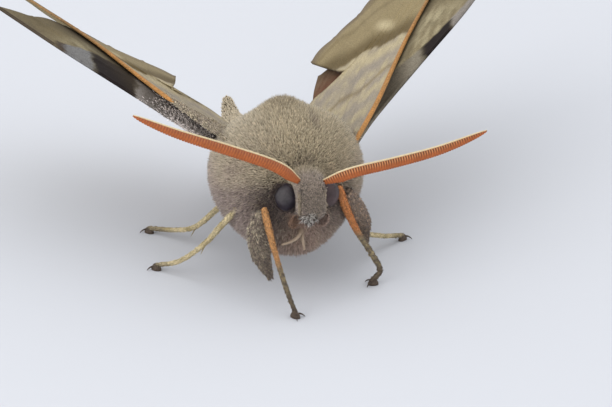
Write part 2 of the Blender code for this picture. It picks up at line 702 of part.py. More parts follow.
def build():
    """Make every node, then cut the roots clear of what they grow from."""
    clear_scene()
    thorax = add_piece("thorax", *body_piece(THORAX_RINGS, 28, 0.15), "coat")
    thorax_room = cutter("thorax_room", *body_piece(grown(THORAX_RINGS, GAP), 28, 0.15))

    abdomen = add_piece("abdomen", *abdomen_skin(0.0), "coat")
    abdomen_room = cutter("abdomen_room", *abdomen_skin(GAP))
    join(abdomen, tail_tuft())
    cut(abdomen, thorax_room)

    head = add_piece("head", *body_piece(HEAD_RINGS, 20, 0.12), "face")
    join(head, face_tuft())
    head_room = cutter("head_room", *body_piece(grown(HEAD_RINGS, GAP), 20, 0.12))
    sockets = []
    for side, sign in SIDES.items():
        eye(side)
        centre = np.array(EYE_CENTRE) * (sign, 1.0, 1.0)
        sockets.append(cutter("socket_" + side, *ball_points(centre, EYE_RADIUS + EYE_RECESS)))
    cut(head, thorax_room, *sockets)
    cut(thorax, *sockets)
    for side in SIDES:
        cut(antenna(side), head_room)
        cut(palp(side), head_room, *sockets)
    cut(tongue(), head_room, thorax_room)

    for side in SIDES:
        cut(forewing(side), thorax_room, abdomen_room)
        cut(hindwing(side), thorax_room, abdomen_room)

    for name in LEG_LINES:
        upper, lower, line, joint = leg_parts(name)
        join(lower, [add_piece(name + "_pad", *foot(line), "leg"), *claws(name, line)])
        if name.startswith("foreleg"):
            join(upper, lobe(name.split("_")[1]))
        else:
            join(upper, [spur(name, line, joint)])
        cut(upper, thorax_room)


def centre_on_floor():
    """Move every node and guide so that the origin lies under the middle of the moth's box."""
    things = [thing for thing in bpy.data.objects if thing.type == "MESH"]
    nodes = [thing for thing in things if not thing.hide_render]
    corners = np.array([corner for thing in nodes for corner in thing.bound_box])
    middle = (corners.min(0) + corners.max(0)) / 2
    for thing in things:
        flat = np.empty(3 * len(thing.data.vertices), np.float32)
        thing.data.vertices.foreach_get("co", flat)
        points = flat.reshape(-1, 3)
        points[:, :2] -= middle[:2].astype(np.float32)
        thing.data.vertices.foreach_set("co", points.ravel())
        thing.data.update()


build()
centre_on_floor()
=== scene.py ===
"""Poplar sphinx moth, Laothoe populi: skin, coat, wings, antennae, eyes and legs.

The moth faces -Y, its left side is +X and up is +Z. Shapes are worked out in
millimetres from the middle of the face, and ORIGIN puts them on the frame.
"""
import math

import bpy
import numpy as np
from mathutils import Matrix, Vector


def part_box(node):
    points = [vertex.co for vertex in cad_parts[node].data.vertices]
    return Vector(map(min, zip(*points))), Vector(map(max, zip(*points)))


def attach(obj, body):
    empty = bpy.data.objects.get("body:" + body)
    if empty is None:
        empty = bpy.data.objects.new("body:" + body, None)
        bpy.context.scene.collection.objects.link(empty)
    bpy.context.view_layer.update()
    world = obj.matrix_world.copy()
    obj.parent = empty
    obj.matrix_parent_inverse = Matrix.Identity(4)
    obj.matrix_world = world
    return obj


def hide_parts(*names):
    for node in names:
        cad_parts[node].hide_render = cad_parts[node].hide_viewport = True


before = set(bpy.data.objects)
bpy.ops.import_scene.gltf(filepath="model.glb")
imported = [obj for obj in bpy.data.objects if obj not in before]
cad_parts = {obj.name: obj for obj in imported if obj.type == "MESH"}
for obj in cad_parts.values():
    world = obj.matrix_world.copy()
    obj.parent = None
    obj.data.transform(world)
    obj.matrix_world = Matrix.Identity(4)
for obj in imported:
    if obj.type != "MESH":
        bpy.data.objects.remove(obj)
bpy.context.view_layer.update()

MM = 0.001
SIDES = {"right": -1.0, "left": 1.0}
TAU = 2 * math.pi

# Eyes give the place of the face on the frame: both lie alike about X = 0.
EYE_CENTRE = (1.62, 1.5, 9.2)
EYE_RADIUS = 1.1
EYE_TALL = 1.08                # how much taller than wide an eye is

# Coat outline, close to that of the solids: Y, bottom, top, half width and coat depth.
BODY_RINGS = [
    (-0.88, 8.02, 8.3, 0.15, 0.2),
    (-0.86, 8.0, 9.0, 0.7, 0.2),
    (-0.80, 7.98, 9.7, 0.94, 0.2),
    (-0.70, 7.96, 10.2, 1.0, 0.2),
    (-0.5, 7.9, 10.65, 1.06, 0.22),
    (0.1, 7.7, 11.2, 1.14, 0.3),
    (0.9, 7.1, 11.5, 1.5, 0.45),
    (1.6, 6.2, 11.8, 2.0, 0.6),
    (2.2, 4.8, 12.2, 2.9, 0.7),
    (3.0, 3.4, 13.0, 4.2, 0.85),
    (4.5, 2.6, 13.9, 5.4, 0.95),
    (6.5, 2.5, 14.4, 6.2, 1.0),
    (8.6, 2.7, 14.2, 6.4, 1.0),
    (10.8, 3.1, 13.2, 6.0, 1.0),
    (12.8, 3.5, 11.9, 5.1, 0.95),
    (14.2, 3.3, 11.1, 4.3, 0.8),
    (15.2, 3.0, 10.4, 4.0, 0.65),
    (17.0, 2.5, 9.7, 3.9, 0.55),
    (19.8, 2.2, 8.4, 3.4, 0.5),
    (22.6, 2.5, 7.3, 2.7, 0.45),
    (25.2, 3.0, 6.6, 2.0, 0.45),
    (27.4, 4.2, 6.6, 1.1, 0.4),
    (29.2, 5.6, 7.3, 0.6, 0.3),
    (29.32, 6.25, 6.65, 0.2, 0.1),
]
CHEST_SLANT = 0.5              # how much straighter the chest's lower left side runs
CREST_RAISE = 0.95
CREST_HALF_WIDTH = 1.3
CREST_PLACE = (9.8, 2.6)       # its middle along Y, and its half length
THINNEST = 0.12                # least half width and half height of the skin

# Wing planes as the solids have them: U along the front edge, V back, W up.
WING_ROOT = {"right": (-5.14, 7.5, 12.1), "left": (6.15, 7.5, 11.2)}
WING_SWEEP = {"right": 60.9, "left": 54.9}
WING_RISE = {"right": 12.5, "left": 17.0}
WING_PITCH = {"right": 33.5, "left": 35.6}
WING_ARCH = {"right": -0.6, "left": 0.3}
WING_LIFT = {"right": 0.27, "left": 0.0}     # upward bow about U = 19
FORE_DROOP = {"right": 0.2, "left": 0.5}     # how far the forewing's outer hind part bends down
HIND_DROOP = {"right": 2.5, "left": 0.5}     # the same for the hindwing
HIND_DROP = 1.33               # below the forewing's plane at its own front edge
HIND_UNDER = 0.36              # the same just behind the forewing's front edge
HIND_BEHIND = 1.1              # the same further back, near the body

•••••

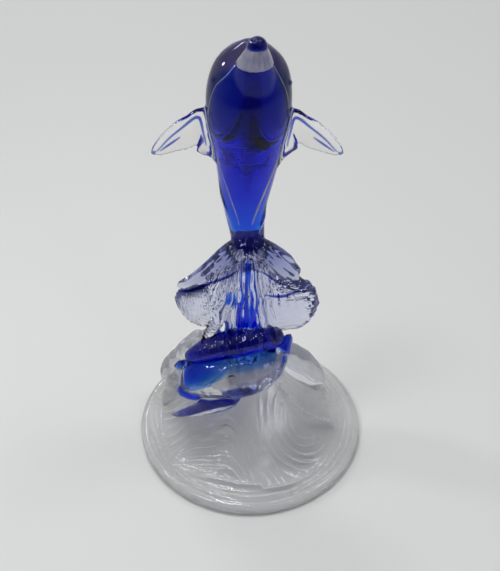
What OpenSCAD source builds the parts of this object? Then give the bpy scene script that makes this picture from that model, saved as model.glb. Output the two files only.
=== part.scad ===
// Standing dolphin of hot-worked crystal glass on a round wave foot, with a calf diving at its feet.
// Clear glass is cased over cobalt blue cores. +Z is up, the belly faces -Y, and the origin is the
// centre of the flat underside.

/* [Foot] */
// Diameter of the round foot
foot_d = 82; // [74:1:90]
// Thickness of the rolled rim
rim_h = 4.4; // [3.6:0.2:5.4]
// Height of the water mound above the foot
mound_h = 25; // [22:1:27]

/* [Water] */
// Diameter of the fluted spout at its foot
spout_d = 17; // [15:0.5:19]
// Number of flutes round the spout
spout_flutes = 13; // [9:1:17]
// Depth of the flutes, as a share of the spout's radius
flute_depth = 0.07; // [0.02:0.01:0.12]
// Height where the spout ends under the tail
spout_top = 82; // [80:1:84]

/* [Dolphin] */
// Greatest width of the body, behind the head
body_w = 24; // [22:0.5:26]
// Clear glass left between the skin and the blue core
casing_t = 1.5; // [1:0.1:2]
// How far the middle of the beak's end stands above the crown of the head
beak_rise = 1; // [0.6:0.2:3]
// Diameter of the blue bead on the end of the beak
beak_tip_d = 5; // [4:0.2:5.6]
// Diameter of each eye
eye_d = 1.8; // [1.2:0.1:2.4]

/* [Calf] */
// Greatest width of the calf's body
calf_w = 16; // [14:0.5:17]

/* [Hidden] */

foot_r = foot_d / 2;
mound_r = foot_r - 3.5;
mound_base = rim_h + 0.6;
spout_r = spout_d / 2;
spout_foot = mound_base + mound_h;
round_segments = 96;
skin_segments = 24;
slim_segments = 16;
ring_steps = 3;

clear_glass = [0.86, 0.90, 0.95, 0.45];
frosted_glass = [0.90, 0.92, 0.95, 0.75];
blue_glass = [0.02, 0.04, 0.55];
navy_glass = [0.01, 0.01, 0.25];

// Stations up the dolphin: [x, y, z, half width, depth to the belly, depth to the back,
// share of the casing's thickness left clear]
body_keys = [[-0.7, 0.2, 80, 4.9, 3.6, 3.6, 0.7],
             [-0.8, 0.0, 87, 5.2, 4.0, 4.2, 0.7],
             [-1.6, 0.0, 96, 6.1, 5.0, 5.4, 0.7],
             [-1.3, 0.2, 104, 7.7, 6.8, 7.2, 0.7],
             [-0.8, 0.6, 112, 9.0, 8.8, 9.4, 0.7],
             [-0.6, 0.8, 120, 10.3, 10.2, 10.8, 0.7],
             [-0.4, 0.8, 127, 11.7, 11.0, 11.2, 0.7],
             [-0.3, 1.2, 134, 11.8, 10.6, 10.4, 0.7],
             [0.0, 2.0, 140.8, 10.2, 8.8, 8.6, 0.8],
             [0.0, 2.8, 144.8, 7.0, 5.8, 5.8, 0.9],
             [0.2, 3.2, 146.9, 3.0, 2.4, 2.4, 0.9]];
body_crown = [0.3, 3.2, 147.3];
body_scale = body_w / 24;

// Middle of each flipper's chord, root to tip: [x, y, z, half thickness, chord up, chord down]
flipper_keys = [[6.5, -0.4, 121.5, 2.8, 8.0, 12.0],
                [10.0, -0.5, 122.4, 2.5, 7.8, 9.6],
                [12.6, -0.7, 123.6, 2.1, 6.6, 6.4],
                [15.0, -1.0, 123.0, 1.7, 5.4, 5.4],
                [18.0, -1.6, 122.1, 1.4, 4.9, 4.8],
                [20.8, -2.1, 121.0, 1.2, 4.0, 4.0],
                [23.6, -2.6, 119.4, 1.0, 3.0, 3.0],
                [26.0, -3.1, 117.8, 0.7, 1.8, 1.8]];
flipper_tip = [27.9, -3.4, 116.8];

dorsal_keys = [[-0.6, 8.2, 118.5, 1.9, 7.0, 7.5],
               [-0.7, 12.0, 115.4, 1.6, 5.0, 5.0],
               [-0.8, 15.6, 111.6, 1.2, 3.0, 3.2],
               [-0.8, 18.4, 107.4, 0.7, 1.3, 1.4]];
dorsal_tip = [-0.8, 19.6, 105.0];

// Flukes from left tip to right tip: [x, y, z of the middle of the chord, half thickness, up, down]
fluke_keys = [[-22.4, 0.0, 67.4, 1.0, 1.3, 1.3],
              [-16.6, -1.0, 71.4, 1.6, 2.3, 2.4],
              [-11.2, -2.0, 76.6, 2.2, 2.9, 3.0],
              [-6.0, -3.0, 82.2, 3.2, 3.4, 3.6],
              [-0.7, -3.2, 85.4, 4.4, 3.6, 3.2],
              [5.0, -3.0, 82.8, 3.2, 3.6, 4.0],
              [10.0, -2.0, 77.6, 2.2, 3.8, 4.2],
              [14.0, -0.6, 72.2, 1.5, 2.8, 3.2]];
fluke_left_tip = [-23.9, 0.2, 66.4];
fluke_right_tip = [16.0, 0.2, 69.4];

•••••

EXERCISE INSTRUCTIONS: All lines in the listing above from the line containing "obj.parent = None" to the line containing "EYE_TALL = 1.08", inclusive, should be retyped exactly; no other lines should appear.

ANSWER FOR THE TASK:
    obj.parent = None
    obj.data.transform(world)
    obj.matrix_world = Matrix.Identity(4)
for obj in imported:
    if obj.type != "MESH":
        bpy.data.objects.remove(obj)
bpy.context.view_layer.update()

MM = 0.001
SIDES = {"right": -1.0, "left": 1.0}
TAU = 2 * math.pi

# Eyes give the place of the face on the frame: both lie alike about X = 0.
EYE_CENTRE = (1.62, 1.5, 9.2)
EYE_RADIUS = 1.1
EYE_TALL = 1.08                # how much taller than wide an eye is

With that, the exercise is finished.